Affermare il valore della Pubblica Amministrazione richiede nuove frontiere di formazione
A cura di L. Vignali, Direttore Generale per Italiani all'Estero MAE
Nella lunga notte della pandemia, la Pubblica Amministrazione italiana è tornata una luce da accendere. Abbiamo compreso l’importanza di una solida sanità pubblica; abbiamo scoperto le nuove tecnologie nella scuola; abbiamo invocato servizi a distanza da parte di enti centrali e locali. In altre parole, in tempo di crisi il Paese ha guardato nuovamente alla “cosa pubblica” come un valore su cui investire, da recuperare e salvaguardare.
Non è dunque una sorpresa che il Piano Nazionale di Ripresa e Resilienza (PNRR) abbia destinato un’ingente parte delle risorse proprio a sanità, scuola, digitalizzazione delle amministrazioni pubbliche. Ovviamente non basterà una grande e inedita mole di finanziamenti per trasformare la P.A. italiana in un modello di efficienza e produttività. Come sempre, per esprimere appieno il potenziale dell’investimento occorre puntare sulla trasformazione di modelli organizzativi e su una nuova cultura professionale. Un esercizio che richiede tempo e un’attenzione innovativa, puntando decisamente su formazione e aggiornamento dei dipendenti pubblici, a tutti i livelli. Si tratta di un’area d’intervento a lungo trascurata: lo stesso Presidente Draghi ha ironicamente ricordato come su base annua si spendano solo 48 euro a persona per la formazione del settore pubblico (sic!).
Per fortuna potremo contare su tanti giovani motivati e dinamici, che verranno finalmente assunti nel pubblico impiego, riparando almeno in parte ai danni dell’assurdo blocco ultradecennale delle assunzioni. Potremo far crescere nuove competenze e nuove professionalità, sinora sconosciute o quasi negli uffici pubblici, in modo da costruire una nuova capacità delle amministrazioni - statali, regionali e comunali - di interagire con la società civile, i cittadini, le imprese, accompagnando efficacemente la ripresa economica (e sociale) del Paese.

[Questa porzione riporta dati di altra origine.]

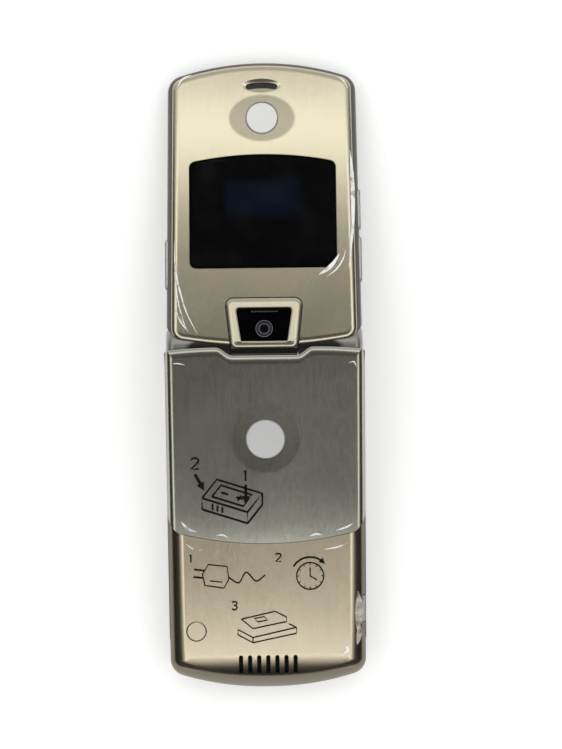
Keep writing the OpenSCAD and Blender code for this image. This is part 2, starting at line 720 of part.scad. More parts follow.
module microphone_place() translate([6, keypad_low - 1.2, 0]) children();
module microphone() color("silver") in_base() microphone_place() translate([0, 0, dome_z]) cylinder(r = 1.1, h = 1.2, $fn = 32);

// Small connector on the flank
module socket_mouth() block([socket_in - 0.4, socket_y - 3.7, board_top + 0.1], [body_w / 2 + 5, socket_y + 3.7, board_top + 3.3]);
module usb_socket() color("silver") in_base() difference() {
    block([socket_in, socket_y - 3.5, board_top + 0.2], [body_w / 2 - 0.6, socket_y + 3.5, board_top + 3.1]);
    block([socket_in + 0.4, socket_y - 3.1, board_top + 0.5], [body_w / 2 + 5, socket_y + 3.1, board_top + 2.8]);
}

module vibration_motor() color("silver") in_base() translate([-9, chin_y + 6, board_top + seat + motor_r])
    rotate([0, 90, 0]) cylinder(r = motor_r, h = 10, $fn = fine);

module screw_places_base() for (side = [-1, 1]) translate([side * (body_w / 2 - 4.4), -9, board_top + 0.2]) children();
module base_screws() color("silver") in_base() screw_places_base() cylinder(r = 0.9, h = tub_top - board_top - 0.6, $fn = 24);

module hinge_cartridge() color("silver") in_base() difference() {
    along_x(cartridge_from + 0.1, cartridge_to - 0.5, cartridge_r);
    along_x(0, hub_half + shaft_reach + 0.1, shaft_r + run_fit);
}

// ---------- keypad ----------
module keypad_plan(inset = 0) intersection() {
    base_plan(3 + inset);
    row_band(60, keypad_low + inset);
    translate([-50, -100]) square([100, 100 + keypad_top - inset]);
}

// Strip between two bowed lines whose lowest points lie at y0 and y1
module row_band(y0, y1) difference() {
    translate([0, y1 + chin_arc_r]) circle(chin_arc_r, $fn = 256);
    translate([0, y0 + chin_arc_r]) circle(chin_arc_r, $fn = 256);
}

module column(x0, x1) translate([x0, -100]) square([x1 - x0, 100]);

module key_plate() slab(face_z - 0.05, key_top) intersection() {
    base_plan(3 + key_gap);
    children();
}

// Digit key: column 1 lies on the user's left, which is +x seen from the back
module digit_key(row, col) color("silver") in_base() key_plate() intersection() {
    row_band(digit_y - row * row_pitch - key_gap / 2, digit_y - (row + 1) * row_pitch + key_gap / 2 + (row == 3 ? key_gap / 2 : 0));
    if (col == 0) column(column_half + key_gap / 2, 40);
    if (col == 1) column(-column_half + key_gap / 2, column_half - key_gap / 2);
    if (col == 2) column(-40, -column_half - key_gap / 2);
}

module ring_room() translate([0, ring_y]) circle(ring_r + key_gap, $fn = 96);

module nav_ring() color("silver") in_base() slab(face_z - 0.05, key_top) translate([0, ring_y]) difference() {
    circle(ring_r, $fn = 96);
    circle(select_r + select_gap, $fn = 96);
}

module select_key() color("silver") in_base() slab(face_z - 0.05, key_top) translate([0, ring_y]) circle(select_r, $fn = 96);

module wing_key(top, low, side) color("silver") in_base() key_plate() difference() {
    intersection() {
        row_band(top - key_gap / 2, low + key_gap / 2);
        keypad_plan(key_gap);
        if (side > 0) column(key_gap / 2, 40);
        if (side < 0) column(-40, -key_gap / 2);
        if (side == 0) column(-column_half + key_gap / 2, column_half - key_gap / 2);
    }
    ring_room();
    if (side != 0 && top < ring_y) column(-column_half - key_gap / 2, column_half + key_gap / 2);
}

wing_top = 60;
wing_mid = ring_y - 6;
module soft_key_left() wing_key(wing_top, wing_mid, 1);
module soft_key_right() wing_key(wing_top, wing_mid, -1);
module send_key() wing_key(wing_mid, digit_y, 1);
module clear_key() wing_key(ring_y - 2, digit_y, 0);
module end_key() wing_key(wing_mid, digit_y, -1);

lid_cover();
lid_frame();
lid_inner_cover();
outer_window();
outer_display();
lid_badge();
slot_mesh();
camera_hump();
camera_window();
camera_module();
main_window();
main_display();
lid_board();
earpiece();
lid_bumpers();
lid_screws();
hinge_shaft();
hinge_tube();
volume_key();
smart_key();
voice_key();
lid_film();
rear_housing();
front_housing();
lower_cover();
battery_door();
door_badge();
door_film();
lower_film();
battery();
port_plug();
main_board();
dome_sheet();
loudspeaker();
microphone();
antenna();
usb_socket();
vibration_motor();
base_screws();
hinge_cartridge();
nav_ring();
select_key();
soft_key_left();
soft_key_right();
send_key();
clear_key();
end_key();
digit_key(0, 0);  // key_1
digit_key(0, 1);  // key_2
digit_key(0, 2);  // key_3
digit_key(1, 0);  // key_4
digit_key(1, 1);  // key_5
digit_key(1, 2);  // key_6
digit_key(2, 0);  // key_7
digit_key(2, 1);  // key_8
digit_key(2, 2);  // key_9
digit_key(3, 0);  // key_star
digit_key(3, 1);  // key_0
digit_key(3, 2);  // key_hash
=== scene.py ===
"""Looks of a thin metal flip phone that lies open, face down, on a pale table."""

import json
import logging
import math
from dataclasses import dataclass, field
from enum import Enum
from typing import Callable, Sequence

import bmesh
import bpy
from mathutils import Matrix, Vector


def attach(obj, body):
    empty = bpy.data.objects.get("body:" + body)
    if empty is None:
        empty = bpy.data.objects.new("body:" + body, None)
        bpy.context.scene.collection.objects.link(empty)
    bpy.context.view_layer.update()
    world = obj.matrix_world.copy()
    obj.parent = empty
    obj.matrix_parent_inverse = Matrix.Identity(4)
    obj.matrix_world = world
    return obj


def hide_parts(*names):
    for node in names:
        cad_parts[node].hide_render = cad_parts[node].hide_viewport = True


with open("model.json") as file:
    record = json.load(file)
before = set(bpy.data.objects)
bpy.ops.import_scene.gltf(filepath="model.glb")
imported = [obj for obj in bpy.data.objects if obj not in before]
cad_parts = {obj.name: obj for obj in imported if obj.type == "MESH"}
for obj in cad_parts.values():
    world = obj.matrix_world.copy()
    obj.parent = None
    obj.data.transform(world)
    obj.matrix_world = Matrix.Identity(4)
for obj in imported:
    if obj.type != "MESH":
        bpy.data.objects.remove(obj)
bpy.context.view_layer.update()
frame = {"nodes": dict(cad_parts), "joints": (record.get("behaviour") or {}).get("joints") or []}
LOG = logging.getLogger("flip_phone")
MM = 0.001
Colour = tuple[float, float, float]
Point = tuple[float, float]
Socket = bpy.types.NodeSocket
Material = bpy.types.Material
Piece = bpy.types.Object
TALL = 20.0  # height, in mm, to which a cutting tool reaches past any piece
WIDE = 50.0  # half width, in mm, of a tool that passes right through


# ---------------------------------------------------------------- places


@dataclass(frozen=True)
class Half:
    """One half of the phone in its own axes: x across, y from the hinge, z outwards, in mm."""

    body: str
    origin: Vector
    tilt: float

    @property
    def matrix(self) -> Matrix:
        """Turns this half's millimetres into the row frame's metres."""
        turn = Matrix.Rotation(self.tilt, 4, "X")
        return Matrix.Translation(self.origin) @ turn @ Matrix.Scale(MM, 4)


def joint(name: str) -> dict:
    """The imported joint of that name."""
    return next(j for j in frame["joints"] if j["name"] == name)


def tilt_of(axis: Sequence[float]) -> float:
    """The turn about x that stands the z axis along this direction."""
    up = Vector(axis)
    up = -up if up.z < 0 else up
    return math.atan2(-up.y, up.z)


HINGE = Vector(joint("lid_hinge")["pos_m"])
BASE = Half("base", HINGE, tilt_of(joint("nav_ring_press")["axis"]))
LID = Half("lid", HINGE, tilt_of(joint("volume_rock")["axis"]))
DOOR = Half("battery_door", HINGE, BASE.tilt)


def linked(name: str, bm: bmesh.types.BMesh) -> Piece:
    """Turns a finished bmesh into an object of the scene.

    Args:
        name: Its name.
        bm: Its faces; it is freed.

    Returns:
        The object.
    """
    mesh = bpy.data.meshes.new(name)
    bm.to_mesh(mesh)
    bm.free()
    piece = bpy.data.objects.new(name, mesh)
    bpy.context.scene.collection.objects.link(piece)
    return piece


def circle_points(x: float, y: float, r: float, steps: int = 64) -> list[Point]:
    """Points of a circle."""
    turns = [2 * math.pi * i / steps for i in range(steps)]
    return [(x + r * math.cos(a), y + r * math.sin(a)) for a in turns]


# ---------------------------------------------------------------- shader maths


class Value:
    """A number in a material's nodes. Sums and products of values add Math nodes."""

    def __init__(self, shader: "Shader", socket: Socket) -> None:
        """Wraps a socket of the shader's tree."""
        self.shader = shader
        self.socket = socket

    def _math(self, kind: str, *others: "Value | float") -> "Value":
        """One Math node on this value and the others."""
        inputs = dict(enumerate((self, *others)))
        return Value(self.shader, self.shader.node("ShaderNodeMath", {"operation": kind}, inputs).outputs[0])

    def __add__(self, other: "Value | float") -> "Value":
        """Sum."""
        return self._math("ADD", other)

    __radd__ = __add__

    def __mul__(self, other: "Value | float") -> "Value":
        """Product."""
        return self._math("MULTIPLY", other)

    __rmul__ = __mul__

    def __sub__(self, other: "Value | float") -> "Value":
        """Difference."""
        return self._math("SUBTRACT", other)

    def __rsub__(self, other: float) -> "Value":
        """Difference from a number."""
        node = self.shader.node("ShaderNodeMath", {"operation": "SUBTRACT"}, {0: other, 1: self})
        return Value(self.shader, node.outputs[0])

    def __truediv__(self, other: "Value | float") -> "Value":
        """Quotient."""
        return self._math("DIVIDE", other)

    def power(self, exponent: float) -> "Value":
        """This value raised to a power."""
        return self._math("POWER", exponent)

    def most(self, other: "Value | float") -> "Value":
        """The larger of two values."""
        return self._math("MAXIMUM", other)

    def step(self, start: float, end: float) -> "Value":
        """Rises smoothly from 0 at start to 1 at end.

        Args:
            start: Value that gives 0.
            end: Value that gives 1; it may lie below start.

        Returns:
            The smooth step.
        """
        node = self.shader.node(
            "ShaderNodeMapRange",
            {"interpolation_type": "SMOOTHSTEP", "clamp": True},
            {"Value": self, "From Min": start, "From Max": end, "To Min": 0.0, "To Max": 1.0},
        )
        return Value(self.shader, node.outputs["Result"])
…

Si tratta di assumere e formare visionari dell’innovazione, campioni della transizione al digitale, “demand manager” in grado di gestire i processi di cambiamento organizzativo e di trasformazione tecnologica, responsabili della programmazione strategica dei servizi per cittadini e imprese.
Ma non basta. Se vogliamo mettere le persone al centro del progetto di rinnovamento dobbiamo lavorare anche su altri fronti. Da un lato, è arrivato il momento di superare l’accentramento delle competenze formative nella Scuola Superiore dell’Amministrazione. Fu questa una misura in parte demagogica, figlia di una stagione in cui “fare cassa” era il principale obiettivo del legislatore, con l’accorpamento delle grandi scuole dello Stato nella SSA e la difficoltà (per non dire una vera e propria impossibilità) di acquisire altrove corsi di formazione specialistici, modellati sulle diverse esigenze delle singole amministrazioni. Al contrario, sappiamo bene che la Pubblica Amministrazione non è un blocco unico; che a variegate realtà corrispondono bisogni formativi peculiari; che il grado di preparazione, gli strumenti, le tecniche d’insegnamento di tante eccellenti scuole di formazione private non sono mai state minimamente avvicinate dagli standard della SSA.
E poi deve cambiare la stessa metodologia didattica, per imprimere davvero un salto di qualità e raggiungere nuovi parametri nei percorsi formativi di dirigenti e funzionari. Per esperienza personale, ricordo noiosissime sessioni di apprendimento frontale, senza momenti multimediali (niente video, al massimo presentazioni in power point fitte di didascalie…), nessun coinvolgimento se non le classiche domande dei discenti, per non parlare della totale assenza di gamification dell’esperienza formativa.
Infine, è arrivato il momento di formare e sviluppare anche le capacità relazionali dei dipendenti pubblici. Non bastano più i soli moduli didattici sulla contabilità di Stato o sul contenzioso amministrativo (tanto per fare degli esempi), occorre anche preparare chi lavora nel pubblico: ad avere maggiore attenzione all’utenza e all’interazione con i cittadini; allo “spirito di squadra” e alle tecniche di teambuilding; alla comunicazione esterna e al dialogo sui social network; al coinvolgimento dei collaboratori (indispensabile in tempi di lavoro da remoto) e alla programmazione per obiettivi/risultati.
Insomma, una nuova stagione, potenzialmente entusiasmante, attende la Pubblica Amministrazione italiana. Ma dobbiamo ricordarci del vecchio adagio cinese: “imparare è come remare controcorrente: se smetti, torni indietro”.